Fazio also seeks to rely on a purported “concession” by the department’s counsel during argument in the circuit court.  Fazio quotes the department’s counsel as saying that “[t]he (c) individual, by definition, had private property as of the date of death in a formula calculated under subsection (c).”  She fails, however, to explain that the department’s counsel’s statements are plainly shown by the transcript to be a paraphrase of the circuit court’s prior summary judgment ruling.  Aside from the questionable propriety of quoting a statement by counsel out of context in order to claim it as a concession, see SCR 20:3.3 (Candor Toward the Tribunal), we emphasize again that property interests are created by state law, not by the remarks of an attorney during legal argument, even if the attorney happens to represent a state agency.

[11]  The takings clause of the Fifth Amendment to the U.S. Constitution is worded similarly to Wis. Const. art. I, § 13:  “nor shall private property be taken for public use, without just compensation.”  U.S. Const. amend.

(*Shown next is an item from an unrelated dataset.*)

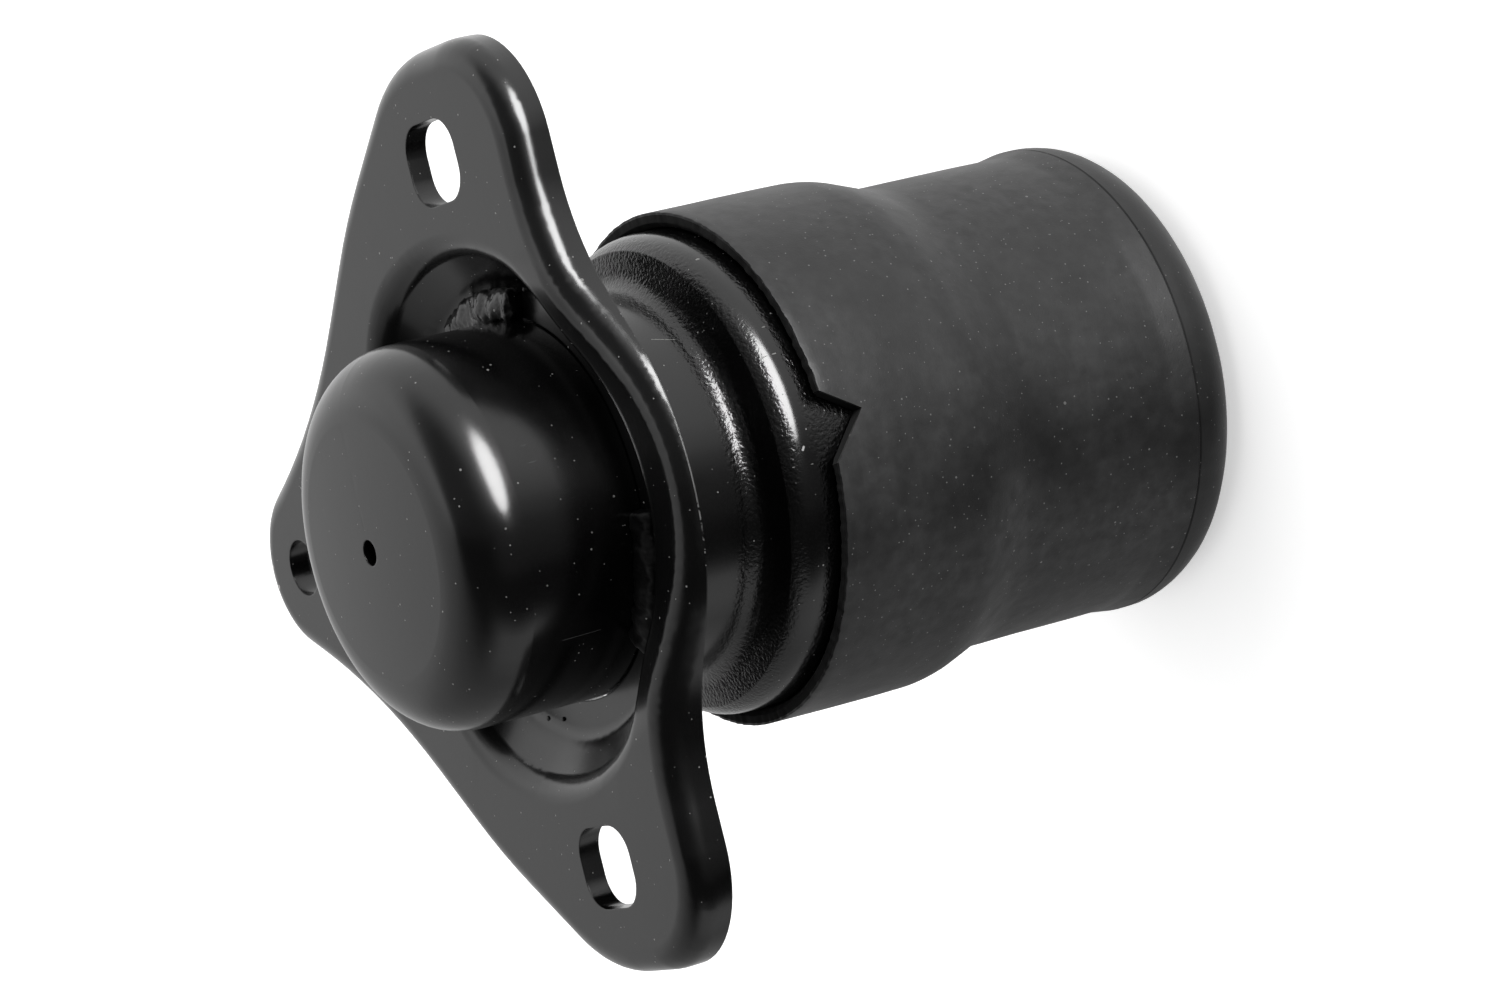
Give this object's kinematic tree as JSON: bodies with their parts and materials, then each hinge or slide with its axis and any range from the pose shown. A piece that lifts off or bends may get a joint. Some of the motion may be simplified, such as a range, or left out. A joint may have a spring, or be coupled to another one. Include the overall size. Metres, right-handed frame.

V.

[12]  Our conclusion also finds support in the reasoning of the Ohio Supreme Court in State ex rel. Horvath v. State Teachers Retirement Board, 697 N.E.2d 644 (Ohio 1998).  The court denied a claim brought in Horvath by the surviving spouse of a deceased teacher who contended that the fund administrator’s failure to include interest on the deceased teacher’s mandatory contributions to the fund when it paid out those contributions to the surviving spouse constituted an unconstitutional taking under the Ohio and U.S. Constitutions.  Id. at 648.  The Ohio court, as we have done, distinguished Phillips and Webb’s and concluded that “the nature and extent of a contributor’s protected property rights in the [State Teachers Retirement System] are determined solely by the statutes that govern the system.”  Id. at 651-52.  Because the statutes in question created in the survivor only the right “to have his wife’s contributions refunded to him upon her death” and “that right did not include interest accrued on [her] contributions,” the beneficiary did not possess “a vested property right to interest accrued on her … contributions,” and thus “there was no taking under our state or federal constitutions.”  Id. at 652.

[13]  Because we have concluded that Fazio acquired no recognizable property interest in a lump sum death benefit from the WRS until she applied for it in the manner Wis. Stat. § 40.71(3) directs, we need not decide if the department’s failure to award her interest or earnings after the date of her husband’s death constituted a “taking” for public use.  Cf. Wisconsin Retired Teachers Ass’n, Inc. v. Employe Trust Funds Bd., 207 Wis. 2d at 20 (noting that “[i]f a recognizable property interest exists, we then consider whether the right has been taken” (emphasis added)).  Likewise, the question of what remedy is required to effect “just compensation” is not before us. 

[14]  As the trial court noted, beneficiaries who received account-value death benefits under either Wis. Stat. §§ 40.73(1)(a) or (am) received interest on the deceased participants’ accounts from the date of the participants’ deaths through the month prior to the department’s calculation and payment of the benefits.  Paragraphs (a) and (am) expressly so provide.  Some beneficiaries, however, became entitled to an additional payment because the account-value death benefit calculated under sub. (1)(am) increased substantially under 1999 Wis. Act 11.  After the lifting of an eighteen-month injunction prohibiting the department from implementing Act 11, the department recalculated account-value lump sum benefits under paragraph (am) as of the date of a beneficiary’s original payment.  If that amount was higher than the initial death benefit paid to a beneficiary, the department paid out the difference between the newly calculated benefit under paragraph (am) and the amount it had already paid the beneficiary.  This “supplemental” payment, however, did not include any additional interest or earnings for the period after the date of the initial payment. 

As we understand the record and the court’s order, beneficiaries in this group may have had their initial payments determined under either paragraph (a) or (c), but in all cases, their additional payments were determined and paid under paragraph (am).  This means that these beneficiaries received interest or earnings credited to a participant’s account after the participant’s death through the date of their initial payment, but not thereafter.  The account-value plaintiffs included in the appealed order were much fewer in number than the annuity-value plaintiffs like Fazio.  In aggregate, their damages totaled less than $200,000, and the individual amounts varied from less than $100 to over $20,000.